Short problem >> Repeat the entire listing exactly as written.

***** Available data *****

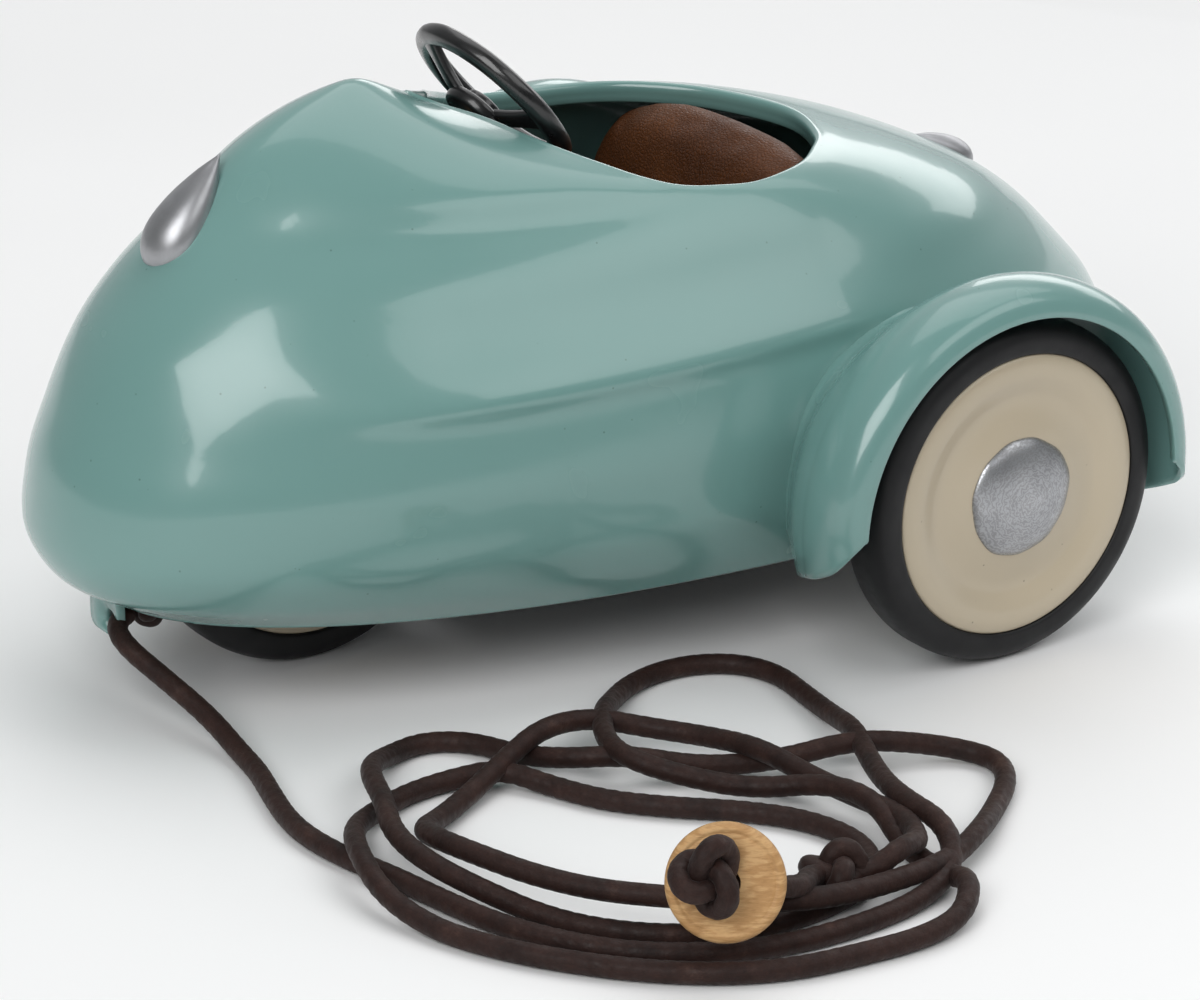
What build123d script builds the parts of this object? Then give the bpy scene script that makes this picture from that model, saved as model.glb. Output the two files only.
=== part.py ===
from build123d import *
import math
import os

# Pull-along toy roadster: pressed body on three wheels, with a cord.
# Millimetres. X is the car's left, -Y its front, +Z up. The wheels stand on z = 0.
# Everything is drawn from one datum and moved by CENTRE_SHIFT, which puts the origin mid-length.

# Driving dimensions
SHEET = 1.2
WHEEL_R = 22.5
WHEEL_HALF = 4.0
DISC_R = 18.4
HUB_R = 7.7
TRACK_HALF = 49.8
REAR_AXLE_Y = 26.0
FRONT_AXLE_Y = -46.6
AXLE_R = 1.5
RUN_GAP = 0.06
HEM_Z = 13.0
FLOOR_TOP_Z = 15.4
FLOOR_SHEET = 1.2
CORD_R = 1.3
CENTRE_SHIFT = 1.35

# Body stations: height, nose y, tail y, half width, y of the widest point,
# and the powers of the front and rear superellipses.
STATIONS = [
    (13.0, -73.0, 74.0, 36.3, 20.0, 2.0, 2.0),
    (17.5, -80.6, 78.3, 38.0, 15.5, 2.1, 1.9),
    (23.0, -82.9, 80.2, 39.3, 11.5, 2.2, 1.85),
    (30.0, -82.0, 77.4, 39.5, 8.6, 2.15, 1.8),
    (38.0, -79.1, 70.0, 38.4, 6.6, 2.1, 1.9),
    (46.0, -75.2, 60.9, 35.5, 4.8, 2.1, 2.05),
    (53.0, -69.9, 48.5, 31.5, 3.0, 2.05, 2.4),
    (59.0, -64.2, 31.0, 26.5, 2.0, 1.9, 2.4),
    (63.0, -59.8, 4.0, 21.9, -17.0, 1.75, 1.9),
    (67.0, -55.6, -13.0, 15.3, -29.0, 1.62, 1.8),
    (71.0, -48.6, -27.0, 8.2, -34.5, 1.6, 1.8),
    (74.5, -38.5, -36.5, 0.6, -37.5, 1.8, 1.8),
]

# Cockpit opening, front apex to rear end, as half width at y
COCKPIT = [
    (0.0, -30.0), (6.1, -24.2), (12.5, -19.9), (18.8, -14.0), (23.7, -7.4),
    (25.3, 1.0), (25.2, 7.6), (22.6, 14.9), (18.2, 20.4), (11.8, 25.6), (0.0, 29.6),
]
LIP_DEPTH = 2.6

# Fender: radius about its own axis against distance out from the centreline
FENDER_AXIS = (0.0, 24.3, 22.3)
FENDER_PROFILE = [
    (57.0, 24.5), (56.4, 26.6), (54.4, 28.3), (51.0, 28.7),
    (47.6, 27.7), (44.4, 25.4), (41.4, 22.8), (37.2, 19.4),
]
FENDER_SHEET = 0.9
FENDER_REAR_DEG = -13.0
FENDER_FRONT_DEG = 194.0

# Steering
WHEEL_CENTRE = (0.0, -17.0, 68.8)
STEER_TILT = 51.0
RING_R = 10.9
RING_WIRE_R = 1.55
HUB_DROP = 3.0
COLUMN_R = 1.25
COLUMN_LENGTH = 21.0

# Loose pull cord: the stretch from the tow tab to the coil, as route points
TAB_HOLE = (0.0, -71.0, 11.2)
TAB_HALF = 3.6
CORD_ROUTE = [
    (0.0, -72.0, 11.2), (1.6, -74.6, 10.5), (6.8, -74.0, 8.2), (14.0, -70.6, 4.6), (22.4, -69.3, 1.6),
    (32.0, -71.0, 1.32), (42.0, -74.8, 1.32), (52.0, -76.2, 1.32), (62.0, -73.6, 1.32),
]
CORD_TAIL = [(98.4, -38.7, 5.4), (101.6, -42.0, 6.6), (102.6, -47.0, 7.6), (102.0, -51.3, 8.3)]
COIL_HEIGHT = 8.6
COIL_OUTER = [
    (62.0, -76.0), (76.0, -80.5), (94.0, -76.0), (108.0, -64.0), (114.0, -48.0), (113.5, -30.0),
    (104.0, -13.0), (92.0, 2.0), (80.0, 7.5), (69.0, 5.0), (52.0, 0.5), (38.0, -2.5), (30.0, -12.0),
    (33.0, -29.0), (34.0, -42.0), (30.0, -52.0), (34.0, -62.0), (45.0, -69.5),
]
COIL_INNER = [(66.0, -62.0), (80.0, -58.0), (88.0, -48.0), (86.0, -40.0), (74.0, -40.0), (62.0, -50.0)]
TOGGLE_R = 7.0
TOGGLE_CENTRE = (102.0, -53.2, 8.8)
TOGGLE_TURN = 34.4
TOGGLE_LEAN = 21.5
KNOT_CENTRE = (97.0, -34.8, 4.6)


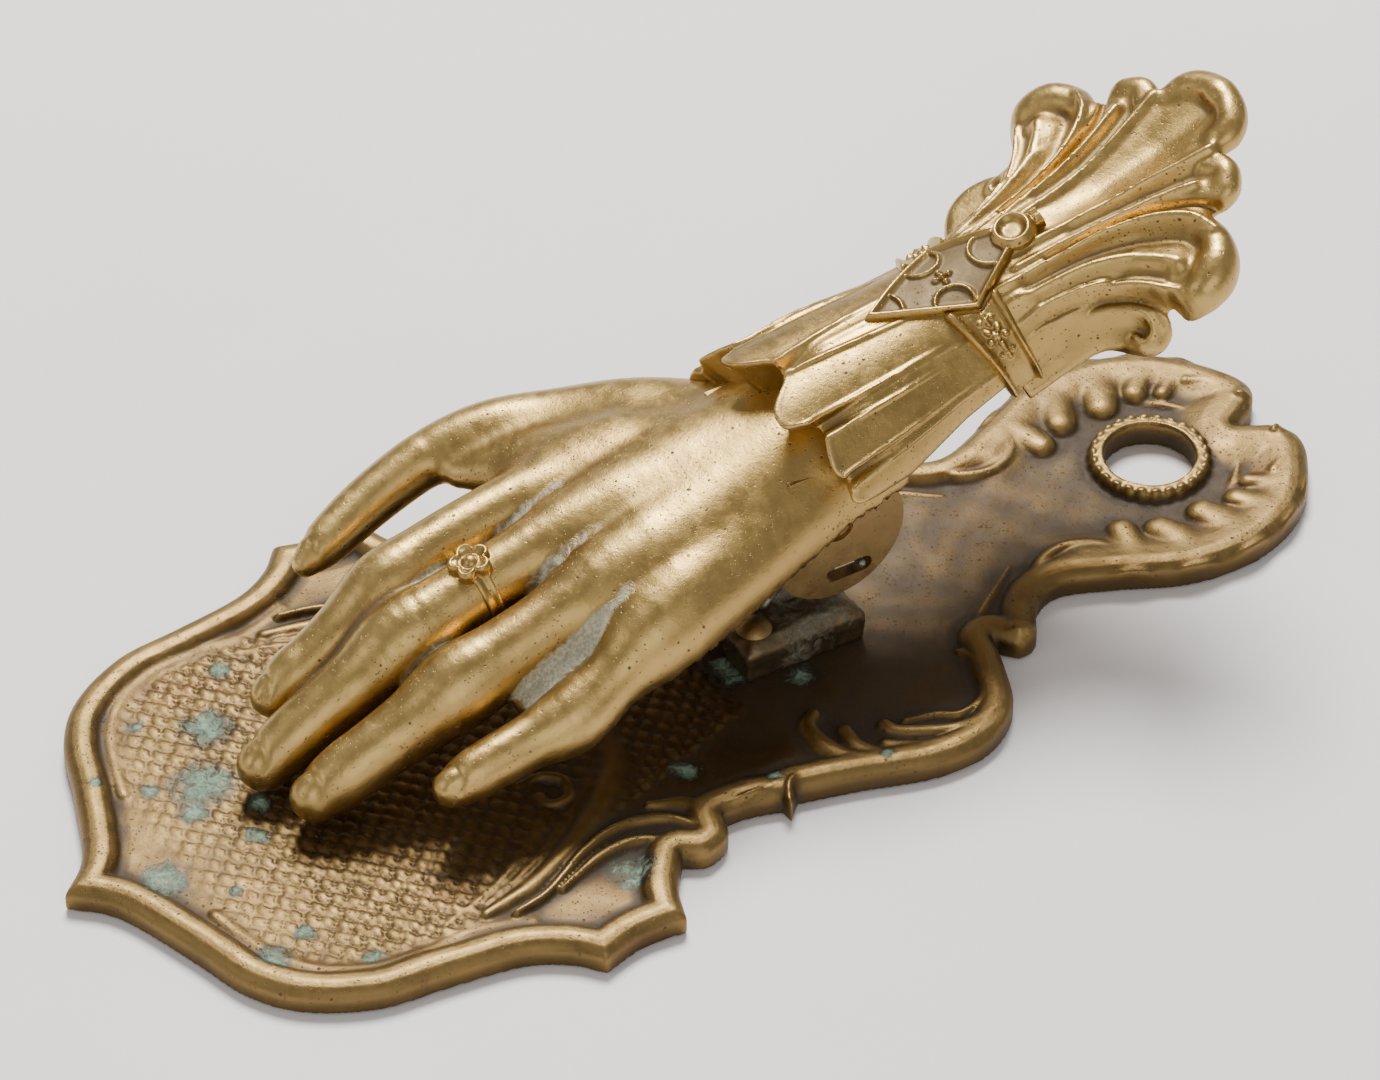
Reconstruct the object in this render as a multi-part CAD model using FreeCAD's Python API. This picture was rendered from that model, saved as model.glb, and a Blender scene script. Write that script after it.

*****

Full solution >>
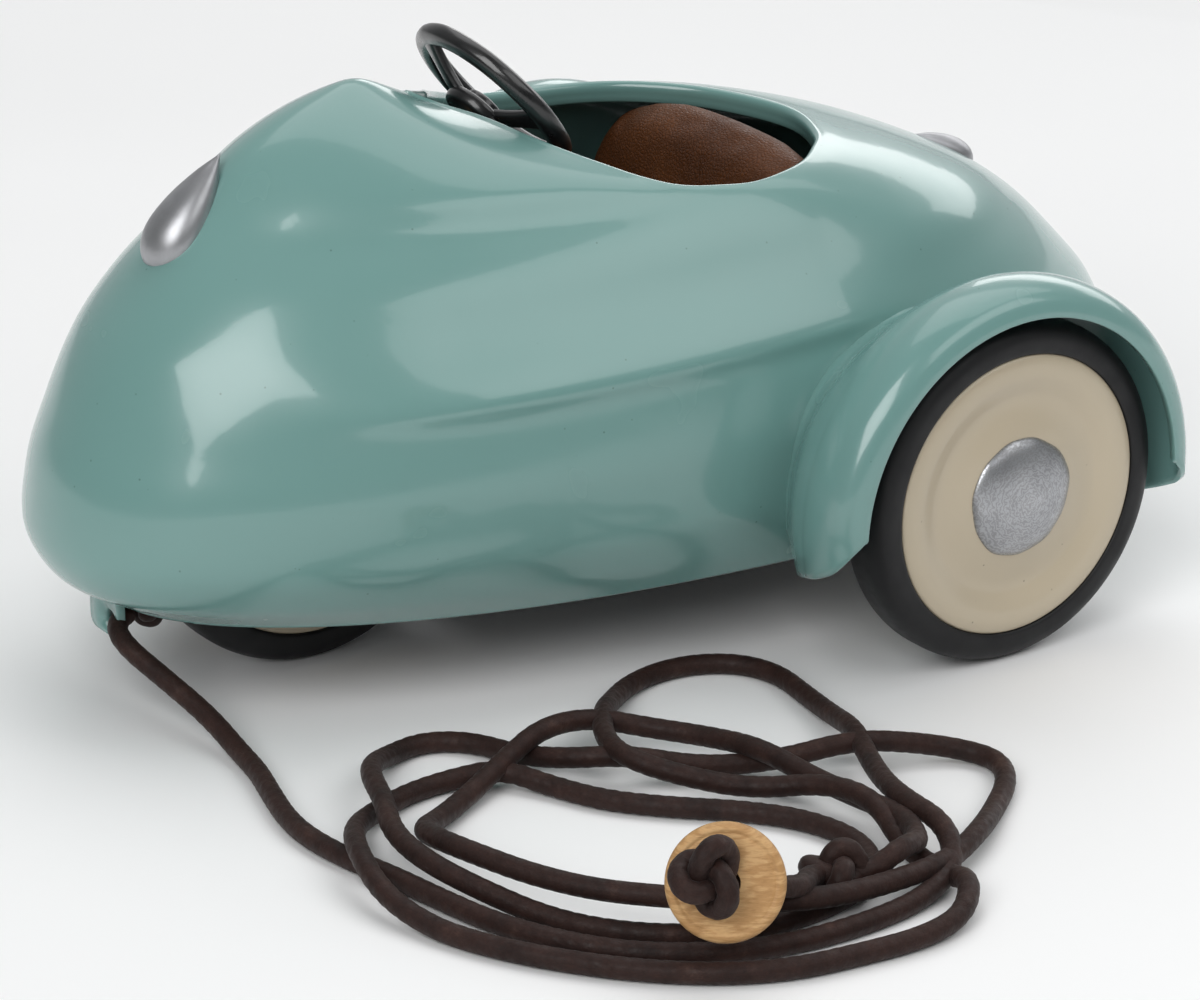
What build123d script builds the parts of this object? Then give the bpy scene script that makes this picture from that model, saved as model.glb. Output the two files only.
=== part.py ===
from build123d import *
import math
import os

# Pull-along toy roadster: pressed body on three wheels, with a cord.
# Millimetres. X is the car's left, -Y its front, +Z up. The wheels stand on z = 0.
# Everything is drawn from one datum and moved by CENTRE_SHIFT, which puts the origin mid-length.

# Driving dimensions
SHEET = 1.2
WHEEL_R = 22.5
WHEEL_HALF = 4.0
DISC_R = 18.4
HUB_R = 7.7
TRACK_HALF = 49.8
REAR_AXLE_Y = 26.0
FRONT_AXLE_Y = -46.6
AXLE_R = 1.5
RUN_GAP = 0.06
HEM_Z = 13.0
FLOOR_TOP_Z = 15.4
FLOOR_SHEET = 1.2
CORD_R = 1.3
CENTRE_SHIFT = 1.35

# Body stations: height, nose y, tail y, half width, y of the widest point,
# and the powers of the front and rear superellipses.
STATIONS = [
    (13.0, -73.0, 74.0, 36.3, 20.0, 2.0, 2.0),
    (17.5, -80.6, 78.3, 38.0, 15.5, 2.1, 1.9),
    (23.0, -82.9, 80.2, 39.3, 11.5, 2.2, 1.85),
    (30.0, -82.0, 77.4, 39.5, 8.6, 2.15, 1.8),
    (38.0, -79.1, 70.0, 38.4, 6.6, 2.1, 1.9),
    (46.0, -75.2, 60.9, 35.5, 4.8, 2.1, 2.05),
    (53.0, -69.9, 48.5, 31.5, 3.0, 2.05, 2.4),
    (59.0, -64.2, 31.0, 26.5, 2.0, 1.9, 2.4),
    (63.0, -59.8, 4.0, 21.9, -17.0, 1.75, 1.9),
    (67.0, -55.6, -13.0, 15.3, -29.0, 1.62, 1.8),
    (71.0, -48.6, -27.0, 8.2, -34.5, 1.6, 1.8),
    (74.5, -38.5, -36.5, 0.6, -37.5, 1.8, 1.8),
]

# Cockpit opening, front apex to rear end, as half width at y
COCKPIT = [
    (0.0, -30.0), (6.1, -24.2), (12.5, -19.9), (18.8, -14.0), (23.7, -7.4),
    (25.3, 1.0), (25.2, 7.6), (22.6, 14.9), (18.2, 20.4), (11.8, 25.6), (0.0, 29.6),
]
LIP_DEPTH = 2.6

# Fender: radius about its own axis against distance out from the centreline
FENDER_AXIS = (0.0, 24.3, 22.3)
FENDER_PROFILE = [
    (57.0, 24.5), (56.4, 26.6), (54.4, 28.3), (51.0, 28.7),
    (47.6, 27.7), (44.4, 25.4), (41.4, 22.8), (37.2, 19.4),
]
FENDER_SHEET = 0.9
FENDER_REAR_DEG = -13.0
FENDER_FRONT_DEG = 194.0

# Steering
WHEEL_CENTRE = (0.0, -17.0, 68.8)
STEER_TILT = 51.0
RING_R = 10.9
RING_WIRE_R = 1.55
HUB_DROP = 3.0
COLUMN_R = 1.25
COLUMN_LENGTH = 21.0

# Loose pull cord: the stretch from the tow tab to the coil, as route points
TAB_HOLE = (0.0, -71.0, 11.2)
TAB_HALF = 3.6
CORD_ROUTE = [
    (0.0, -72.0, 11.2), (1.6, -74.6, 10.5), (6.8, -74.0, 8.2), (14.0, -70.6, 4.6), (22.4, -69.3, 1.6),
    (32.0, -71.0, 1.32), (42.0, -74.8, 1.32), (52.0, -76.2, 1.32), (62.0, -73.6, 1.32),
]
CORD_TAIL = [(98.4, -38.7, 5.4), (101.6, -42.0, 6.6), (102.6, -47.0, 7.6), (102.0, -51.3, 8.3)]
COIL_HEIGHT = 8.6
COIL_OUTER = [
    (62.0, -76.0), (76.0, -80.5), (94.0, -76.0), (108.0, -64.0), (114.0, -48.0), (113.5, -30.0),
    (104.0, -13.0), (92.0, 2.0), (80.0, 7.5), (69.0, 5.0), (52.0, 0.5), (38.0, -2.5), (30.0, -12.0),
    (33.0, -29.0), (34.0, -42.0), (30.0, -52.0), (34.0, -62.0), (45.0, -69.5),
]
COIL_INNER = [(66.0, -62.0), (80.0, -58.0), (88.0, -48.0), (86.0, -40.0), (74.0, -40.0), (62.0, -50.0)]
TOGGLE_R = 7.0
TOGGLE_CENTRE = (102.0, -53.2, 8.8)
TOGGLE_TURN = 34.4
TOGGLE_LEAN = 21.5
KNOT_CENTRE = (97.0, -34.8, 4.6)


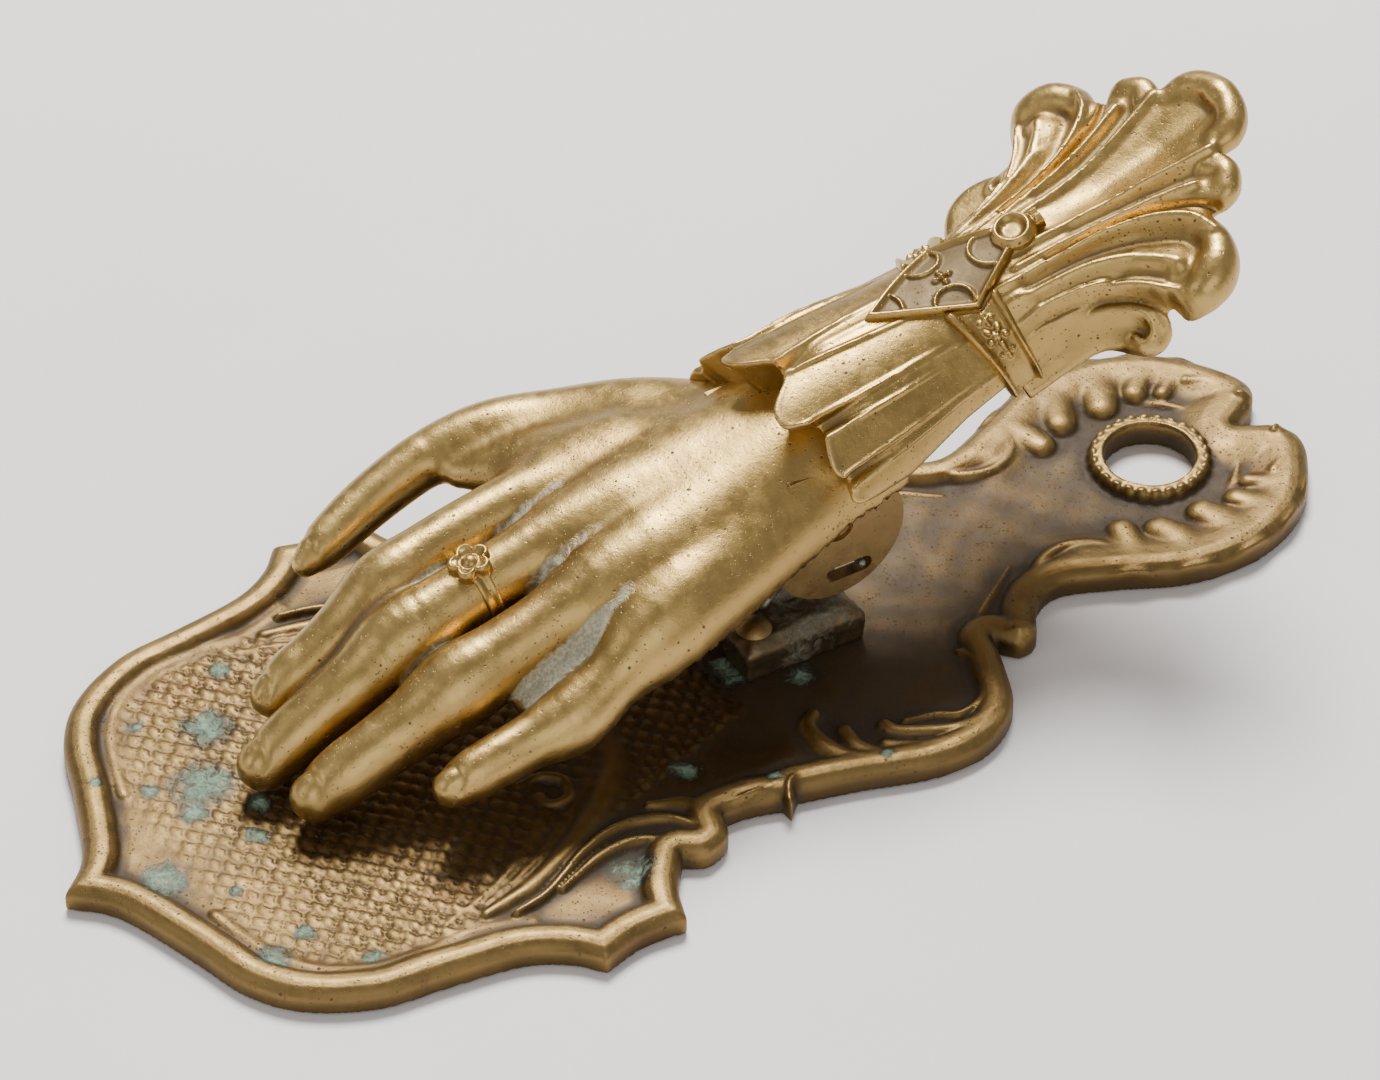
Reconstruct the object in this render as a multi-part CAD model using FreeCAD's Python API. This picture was rendered from that model, saved as model.glb, and a Blender scene script. Write that script after it.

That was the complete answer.